Despite being the first US major to file for Chapter 11 since 11 September, US Airways is still ahead of its counterparts - including United Airlines - in securing federal loan guarantees from the Air Transportation Stabilization Board (ATSB). The board has granted a tentative $900 million loan guarantee to US Airways and says the offer stands as long as the airline can successfully restructure its operations. The carrier expects to emerge from Chapter 11 in the first quarter of next year.

Airbus, the major aircraft supplier to US Airways, says it expects the airline to emerge a healthy company. With outstanding orders for more than 140 aircraft from US Airways, United and American alone, Airbus and Boeing are concerned about their exposure, both in terms of deliveries and customer financing. United is the largest customer for Boeing Capital, with $1.27 billion in customer financing, but is current on its payments.

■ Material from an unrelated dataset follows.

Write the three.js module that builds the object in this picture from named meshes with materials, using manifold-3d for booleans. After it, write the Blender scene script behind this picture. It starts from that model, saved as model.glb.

Chapter 11 is a serious step, but not necessarily fatal. A decade ago five of the 12 largest US carriers sought bankruptcy, but only two, Eastern and Pan Am, folded. Many airlines have entered Chapter 11 and re-emerged in better condition - some, such as Continental Airlines, more than once. "Carriers tend to trade themselves out of Chapter 11," one industry observer says. "If US Airways makes a success of it, then others may be more ready to follow," says Tim Coombs of consultancy Aviation Economics.

US Airways seems to be banking on two things in its quest for survival - that the US economy will slowly recover rather than falling again into a "double-dip" recession, and that its massive regional jet expansion will pay off. Analysts are doubtful. "Regional jet operators make money because they are cross-subsidised...and guaranteed passenger transfers from larger parent companies. I'm not sure this will work with the US Airways model," says Coombs.

Just three days after US Airways' move, United's Creighton warned that, without concessions from lessors, lenders and employees and a loan guarantee from the federal government, the carrier will have to follow US Airways into Chapter 11. The airline has $875 million in debt payments due in the fourth quarter and will be unable to meet them without dramatic cost cuts.

United has resubmitted its application for a $1.8 billion loan guarantee to the ATSB, which turned down the first application in June. While the airline still has large cash reserves - estimated at $2 billion, which may have turned the ATSB against its initial application - many observers suspect its status and size mean political pressure will ensure that the rejection is reversed. "Failure of [United] would send out bad messages about the US economy," says one analyst, suggesting the airline could be too big to be allowed to fail.

Details of United's recovery plan, led by chief financial officer Jake Brace, have not been revealed, but the first step will be meetings with employees. Cost-cutting efforts have centred on reducing staff costs since United signed industry-leading pay agreements in 2001, and again earlier this year. United is 55% employee-owned.

American plans to slash a further 7,000 jobs, retire its entire fleet of 74 Fokker 100s, defer at least 35 aircraft deliveries and retire nine Boeing 767-300s earlier than planned. The changes are designed to simplify the fleet structure, reduce costs and cut overall capacity 9% by November. "American Airlines is showing how much difficulty US carriers are in," says one analyst. "This is trying to...reassure shareholders and analysts by making a positive statement."

The deferrals - 28 737s, five 767s and two 777s - were announced last year, but the airline is continuing talks with Boeing on deferring or cancelling orders for another 67 jets scheduled for delivery between 2003 and 2008. The Fokker 100 retirement will do little for an already collapsed used aircraft market. Dumping such a large number of aircraft over two years starting in the third quarter of 2003, will drastically depress resale prices.

American also plans to decongest its Dallas/Fort Worth hub by spreading arrivals out over the day, increasing productivity at the expense of rapid connections. With other US carriers cutting capacity this winter, the move is unlikely to cost American market share.